OBJECTIVE: From the records below, transcribe only the lines running from the one with "Continue the build123d" through the one with "tree.links.new(painted, output.inputs[0])". Keep both of those end lines.

## START STORED ROWS

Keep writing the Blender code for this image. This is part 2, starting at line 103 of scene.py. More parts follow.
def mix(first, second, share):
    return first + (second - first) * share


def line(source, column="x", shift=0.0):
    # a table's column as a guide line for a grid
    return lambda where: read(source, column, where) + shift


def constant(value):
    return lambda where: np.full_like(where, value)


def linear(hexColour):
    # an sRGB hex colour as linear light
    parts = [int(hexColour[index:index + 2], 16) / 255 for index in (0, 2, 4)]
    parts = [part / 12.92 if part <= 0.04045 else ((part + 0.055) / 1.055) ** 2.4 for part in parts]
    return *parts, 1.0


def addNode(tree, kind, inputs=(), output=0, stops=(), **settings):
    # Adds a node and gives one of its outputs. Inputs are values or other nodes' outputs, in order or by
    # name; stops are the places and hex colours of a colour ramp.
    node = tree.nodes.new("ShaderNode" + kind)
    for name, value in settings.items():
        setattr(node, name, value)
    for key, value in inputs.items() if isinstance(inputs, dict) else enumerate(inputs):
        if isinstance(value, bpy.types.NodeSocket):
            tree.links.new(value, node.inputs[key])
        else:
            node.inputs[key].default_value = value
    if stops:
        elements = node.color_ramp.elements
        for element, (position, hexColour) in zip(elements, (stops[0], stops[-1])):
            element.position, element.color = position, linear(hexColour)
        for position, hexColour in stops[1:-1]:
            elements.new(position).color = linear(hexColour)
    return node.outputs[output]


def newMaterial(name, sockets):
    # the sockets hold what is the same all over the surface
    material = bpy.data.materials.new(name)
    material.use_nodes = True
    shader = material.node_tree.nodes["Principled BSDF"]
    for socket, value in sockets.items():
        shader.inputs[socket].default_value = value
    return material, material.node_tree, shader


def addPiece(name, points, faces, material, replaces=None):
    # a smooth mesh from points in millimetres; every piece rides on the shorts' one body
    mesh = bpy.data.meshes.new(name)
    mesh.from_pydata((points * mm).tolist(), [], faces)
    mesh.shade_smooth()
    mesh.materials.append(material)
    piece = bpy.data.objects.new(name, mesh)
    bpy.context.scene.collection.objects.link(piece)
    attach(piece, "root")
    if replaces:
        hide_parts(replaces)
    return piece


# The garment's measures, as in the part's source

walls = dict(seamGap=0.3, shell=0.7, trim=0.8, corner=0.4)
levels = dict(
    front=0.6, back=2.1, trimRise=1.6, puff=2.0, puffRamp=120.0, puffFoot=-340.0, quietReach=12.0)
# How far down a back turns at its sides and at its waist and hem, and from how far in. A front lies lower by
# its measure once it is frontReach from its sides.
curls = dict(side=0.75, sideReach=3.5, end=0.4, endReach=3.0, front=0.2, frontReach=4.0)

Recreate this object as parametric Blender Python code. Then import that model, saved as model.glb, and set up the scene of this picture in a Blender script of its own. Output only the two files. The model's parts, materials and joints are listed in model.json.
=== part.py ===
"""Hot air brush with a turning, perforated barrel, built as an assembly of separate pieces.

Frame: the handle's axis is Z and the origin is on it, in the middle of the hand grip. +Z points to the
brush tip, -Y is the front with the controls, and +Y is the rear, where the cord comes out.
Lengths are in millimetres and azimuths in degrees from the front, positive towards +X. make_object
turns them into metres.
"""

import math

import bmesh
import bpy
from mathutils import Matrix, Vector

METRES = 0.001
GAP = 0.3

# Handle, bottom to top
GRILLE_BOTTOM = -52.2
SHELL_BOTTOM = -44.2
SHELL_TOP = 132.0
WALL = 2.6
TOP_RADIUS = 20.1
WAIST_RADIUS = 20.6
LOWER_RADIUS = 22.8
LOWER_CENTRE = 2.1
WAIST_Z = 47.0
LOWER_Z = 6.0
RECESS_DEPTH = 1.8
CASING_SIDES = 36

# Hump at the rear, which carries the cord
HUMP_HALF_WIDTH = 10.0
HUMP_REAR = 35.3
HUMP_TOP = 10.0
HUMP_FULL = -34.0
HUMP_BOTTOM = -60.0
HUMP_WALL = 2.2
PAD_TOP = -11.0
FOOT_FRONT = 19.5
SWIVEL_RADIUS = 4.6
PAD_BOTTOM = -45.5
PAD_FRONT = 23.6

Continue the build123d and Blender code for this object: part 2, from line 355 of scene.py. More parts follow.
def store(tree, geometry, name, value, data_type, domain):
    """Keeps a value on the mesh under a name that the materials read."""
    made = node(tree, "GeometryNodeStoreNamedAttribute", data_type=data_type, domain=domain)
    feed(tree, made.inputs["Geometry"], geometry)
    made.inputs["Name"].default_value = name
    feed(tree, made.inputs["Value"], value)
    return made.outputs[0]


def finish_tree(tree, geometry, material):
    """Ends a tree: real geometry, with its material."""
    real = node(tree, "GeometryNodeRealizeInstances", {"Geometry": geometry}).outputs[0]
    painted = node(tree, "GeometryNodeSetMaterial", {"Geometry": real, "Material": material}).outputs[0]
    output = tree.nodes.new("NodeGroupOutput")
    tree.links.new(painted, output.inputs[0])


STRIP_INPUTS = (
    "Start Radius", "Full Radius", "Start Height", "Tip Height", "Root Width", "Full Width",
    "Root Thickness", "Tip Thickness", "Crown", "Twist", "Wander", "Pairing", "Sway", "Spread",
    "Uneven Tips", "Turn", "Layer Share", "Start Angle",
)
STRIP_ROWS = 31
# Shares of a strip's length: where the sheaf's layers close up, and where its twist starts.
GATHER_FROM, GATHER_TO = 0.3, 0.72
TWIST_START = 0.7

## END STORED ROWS

THE ANSWER:
Continue the build123d and Blender code for this object: part 2, from line 355 of scene.py. More parts follow.
def store(tree, geometry, name, value, data_type, domain):
    """Keeps a value on the mesh under a name that the materials read."""
    made = node(tree, "GeometryNodeStoreNamedAttribute", data_type=data_type, domain=domain)
    feed(tree, made.inputs["Geometry"], geometry)
    made.inputs["Name"].default_value = name
    feed(tree, made.inputs["Value"], value)
    return made.outputs[0]


def finish_tree(tree, geometry, material):
    """Ends a tree: real geometry, with its material."""
    real = node(tree, "GeometryNodeRealizeInstances", {"Geometry": geometry}).outputs[0]
    painted = node(tree, "GeometryNodeSetMaterial", {"Geometry": real, "Material": material}).outputs[0]
    output = tree.nodes.new("NodeGroupOutput")
    tree.links.new(painted, output.inputs[0])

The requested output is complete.